Una visita reciente al colegio
Paulatinamente, junto con los avances en los procesos académicos, la planta física también fue creciendo. De la antigua bodega para almacenamiento de algodón que quedaba en una esquina, pasó a ser un megacolegio que ocupa toda la manzana. En 2004 se conforma la Institución Educativa Luis Giraldo, atendiendo a la ley 115 del 8 de febrero 1994, que establece su artículo 140 la asociación  de Instituciones Educativas. La nueva asociación está integrada por el Colegio Luis Giraldo y las escuelas María Reina y General Santander.

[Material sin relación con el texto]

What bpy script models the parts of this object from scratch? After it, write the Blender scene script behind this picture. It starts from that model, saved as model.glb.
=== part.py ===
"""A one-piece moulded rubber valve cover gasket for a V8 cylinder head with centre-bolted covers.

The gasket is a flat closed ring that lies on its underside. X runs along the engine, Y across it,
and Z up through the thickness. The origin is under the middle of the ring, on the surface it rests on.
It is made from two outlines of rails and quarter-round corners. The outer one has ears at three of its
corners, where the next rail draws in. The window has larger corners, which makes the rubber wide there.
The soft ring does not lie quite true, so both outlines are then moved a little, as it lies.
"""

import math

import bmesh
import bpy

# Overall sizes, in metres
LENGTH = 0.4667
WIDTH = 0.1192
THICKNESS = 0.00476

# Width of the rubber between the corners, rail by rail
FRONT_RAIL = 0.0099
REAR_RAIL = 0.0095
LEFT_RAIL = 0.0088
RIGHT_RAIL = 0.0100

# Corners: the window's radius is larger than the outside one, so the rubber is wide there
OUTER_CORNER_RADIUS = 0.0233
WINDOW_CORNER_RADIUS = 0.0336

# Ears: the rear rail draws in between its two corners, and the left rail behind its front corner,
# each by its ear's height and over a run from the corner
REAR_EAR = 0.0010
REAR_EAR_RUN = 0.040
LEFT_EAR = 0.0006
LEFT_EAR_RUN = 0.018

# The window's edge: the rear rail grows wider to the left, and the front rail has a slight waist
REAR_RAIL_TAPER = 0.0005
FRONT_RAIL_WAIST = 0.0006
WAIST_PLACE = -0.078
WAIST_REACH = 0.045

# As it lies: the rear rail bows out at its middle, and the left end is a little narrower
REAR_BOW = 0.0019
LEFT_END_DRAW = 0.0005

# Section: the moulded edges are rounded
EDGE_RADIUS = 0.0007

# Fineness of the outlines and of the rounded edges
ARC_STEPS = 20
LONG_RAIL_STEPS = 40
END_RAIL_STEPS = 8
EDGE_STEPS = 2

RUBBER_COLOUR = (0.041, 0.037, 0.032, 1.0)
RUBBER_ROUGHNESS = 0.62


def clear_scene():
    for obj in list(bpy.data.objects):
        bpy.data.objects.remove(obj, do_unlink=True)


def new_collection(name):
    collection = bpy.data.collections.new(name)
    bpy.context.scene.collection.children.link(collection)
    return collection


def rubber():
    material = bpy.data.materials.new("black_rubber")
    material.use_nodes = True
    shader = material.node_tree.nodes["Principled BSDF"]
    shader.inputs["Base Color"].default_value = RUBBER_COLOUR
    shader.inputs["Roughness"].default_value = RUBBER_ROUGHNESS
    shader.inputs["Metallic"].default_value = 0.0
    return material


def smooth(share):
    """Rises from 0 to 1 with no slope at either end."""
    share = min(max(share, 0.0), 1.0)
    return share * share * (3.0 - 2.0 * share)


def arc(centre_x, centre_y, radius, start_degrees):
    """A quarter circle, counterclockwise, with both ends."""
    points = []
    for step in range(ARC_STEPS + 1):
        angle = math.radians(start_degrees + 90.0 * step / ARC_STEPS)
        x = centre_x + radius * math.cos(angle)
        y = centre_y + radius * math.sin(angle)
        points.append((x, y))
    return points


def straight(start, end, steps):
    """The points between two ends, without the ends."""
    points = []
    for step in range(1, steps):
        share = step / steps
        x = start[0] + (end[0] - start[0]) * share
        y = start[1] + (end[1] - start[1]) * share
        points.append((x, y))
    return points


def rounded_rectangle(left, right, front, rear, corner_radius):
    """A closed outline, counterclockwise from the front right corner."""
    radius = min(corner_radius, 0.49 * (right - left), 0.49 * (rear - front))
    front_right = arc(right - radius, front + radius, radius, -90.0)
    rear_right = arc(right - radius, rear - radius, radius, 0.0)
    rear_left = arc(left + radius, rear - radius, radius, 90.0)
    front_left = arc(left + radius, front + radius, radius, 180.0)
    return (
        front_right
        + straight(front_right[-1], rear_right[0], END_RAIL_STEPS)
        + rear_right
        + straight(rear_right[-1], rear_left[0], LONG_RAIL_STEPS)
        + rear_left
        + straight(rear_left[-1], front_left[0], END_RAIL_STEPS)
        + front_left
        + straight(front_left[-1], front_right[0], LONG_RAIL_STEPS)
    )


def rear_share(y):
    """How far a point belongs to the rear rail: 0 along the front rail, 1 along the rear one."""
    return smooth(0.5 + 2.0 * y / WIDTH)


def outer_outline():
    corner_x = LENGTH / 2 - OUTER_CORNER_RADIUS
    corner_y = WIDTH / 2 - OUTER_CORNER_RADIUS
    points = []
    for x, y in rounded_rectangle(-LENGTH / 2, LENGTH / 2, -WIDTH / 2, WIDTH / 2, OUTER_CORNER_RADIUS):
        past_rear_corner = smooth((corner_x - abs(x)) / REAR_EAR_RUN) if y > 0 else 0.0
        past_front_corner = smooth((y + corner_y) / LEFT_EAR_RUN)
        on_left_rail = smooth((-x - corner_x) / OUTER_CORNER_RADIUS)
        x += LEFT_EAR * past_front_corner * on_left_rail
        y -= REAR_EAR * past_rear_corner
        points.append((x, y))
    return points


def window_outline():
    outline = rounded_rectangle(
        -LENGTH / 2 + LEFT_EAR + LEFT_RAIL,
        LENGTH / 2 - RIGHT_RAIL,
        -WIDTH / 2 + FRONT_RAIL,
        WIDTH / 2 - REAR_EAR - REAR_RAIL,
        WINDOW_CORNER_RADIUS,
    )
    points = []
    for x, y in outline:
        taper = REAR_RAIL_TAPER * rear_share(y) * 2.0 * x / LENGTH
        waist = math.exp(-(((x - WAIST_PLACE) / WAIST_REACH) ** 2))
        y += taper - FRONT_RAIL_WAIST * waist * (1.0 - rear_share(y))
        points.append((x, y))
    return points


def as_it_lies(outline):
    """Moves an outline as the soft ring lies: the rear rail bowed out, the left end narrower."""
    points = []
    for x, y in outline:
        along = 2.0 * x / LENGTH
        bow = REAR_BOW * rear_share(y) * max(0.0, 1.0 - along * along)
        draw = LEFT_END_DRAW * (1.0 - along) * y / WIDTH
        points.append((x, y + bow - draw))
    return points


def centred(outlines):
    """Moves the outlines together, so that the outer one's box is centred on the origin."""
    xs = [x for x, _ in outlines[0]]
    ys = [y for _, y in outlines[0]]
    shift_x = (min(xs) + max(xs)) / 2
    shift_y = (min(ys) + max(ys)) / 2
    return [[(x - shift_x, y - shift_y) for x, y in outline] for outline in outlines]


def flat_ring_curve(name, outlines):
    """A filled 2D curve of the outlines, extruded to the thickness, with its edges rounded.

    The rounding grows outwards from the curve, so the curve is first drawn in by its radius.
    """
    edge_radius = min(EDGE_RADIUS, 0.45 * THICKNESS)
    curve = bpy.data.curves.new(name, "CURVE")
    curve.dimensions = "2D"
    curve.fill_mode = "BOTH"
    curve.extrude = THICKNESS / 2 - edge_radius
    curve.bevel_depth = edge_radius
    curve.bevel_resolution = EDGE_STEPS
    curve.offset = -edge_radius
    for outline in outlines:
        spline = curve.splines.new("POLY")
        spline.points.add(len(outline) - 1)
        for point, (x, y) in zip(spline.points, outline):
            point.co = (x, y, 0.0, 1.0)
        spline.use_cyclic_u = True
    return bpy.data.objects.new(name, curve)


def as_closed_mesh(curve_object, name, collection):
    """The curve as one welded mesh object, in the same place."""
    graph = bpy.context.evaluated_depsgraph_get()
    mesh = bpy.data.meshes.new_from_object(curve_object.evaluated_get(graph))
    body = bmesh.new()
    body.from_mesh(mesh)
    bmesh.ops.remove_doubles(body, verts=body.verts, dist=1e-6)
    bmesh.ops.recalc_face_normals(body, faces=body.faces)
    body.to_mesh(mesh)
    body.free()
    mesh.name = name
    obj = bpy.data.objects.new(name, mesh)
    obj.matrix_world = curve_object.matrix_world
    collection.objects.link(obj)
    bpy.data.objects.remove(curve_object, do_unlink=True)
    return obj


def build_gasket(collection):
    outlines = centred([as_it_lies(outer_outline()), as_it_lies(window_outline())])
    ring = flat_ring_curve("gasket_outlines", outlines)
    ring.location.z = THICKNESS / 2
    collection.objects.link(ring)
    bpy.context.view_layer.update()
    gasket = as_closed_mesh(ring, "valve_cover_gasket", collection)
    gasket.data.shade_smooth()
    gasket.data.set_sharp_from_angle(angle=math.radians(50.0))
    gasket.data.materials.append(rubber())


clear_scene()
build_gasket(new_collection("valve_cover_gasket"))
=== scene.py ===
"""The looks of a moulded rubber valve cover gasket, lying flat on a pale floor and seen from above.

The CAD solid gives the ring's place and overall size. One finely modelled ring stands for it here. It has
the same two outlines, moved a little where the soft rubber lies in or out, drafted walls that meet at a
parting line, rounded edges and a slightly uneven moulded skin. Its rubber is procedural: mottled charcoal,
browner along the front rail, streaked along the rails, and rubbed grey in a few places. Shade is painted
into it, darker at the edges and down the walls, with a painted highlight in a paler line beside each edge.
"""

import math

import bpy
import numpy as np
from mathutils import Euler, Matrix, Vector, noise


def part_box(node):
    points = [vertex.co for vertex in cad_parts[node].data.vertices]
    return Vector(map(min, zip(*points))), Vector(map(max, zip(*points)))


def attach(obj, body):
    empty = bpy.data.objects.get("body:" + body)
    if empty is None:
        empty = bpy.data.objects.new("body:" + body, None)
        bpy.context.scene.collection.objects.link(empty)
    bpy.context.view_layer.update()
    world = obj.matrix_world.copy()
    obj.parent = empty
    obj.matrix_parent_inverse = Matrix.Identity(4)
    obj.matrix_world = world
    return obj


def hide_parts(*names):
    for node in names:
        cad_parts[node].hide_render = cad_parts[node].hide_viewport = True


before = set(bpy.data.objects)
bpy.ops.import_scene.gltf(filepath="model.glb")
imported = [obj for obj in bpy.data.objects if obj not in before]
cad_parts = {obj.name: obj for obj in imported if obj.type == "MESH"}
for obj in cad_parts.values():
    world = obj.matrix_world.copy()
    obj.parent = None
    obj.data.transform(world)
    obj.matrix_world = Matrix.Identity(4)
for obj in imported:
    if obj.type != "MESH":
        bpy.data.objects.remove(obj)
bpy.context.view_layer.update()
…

El 19 de noviembre de este año, el colegio celebrará sus 40 años de fundado. Quiero ir hasta allá para reencontrarme con los viejos compañeros de bachillerato. Sé que todos estamos canosos y barrigones, obligados por la vida a coger lugares distantes para vivir. Seguramente, irán Jorge, Orlandito, Germán, Eduardo, Rafita y Alberto. Es posible que ellos no se acuerden del medio día aquél en que me metieron preso por no tener tino con una pepa de mango, pero yo seré feliz recordánselos.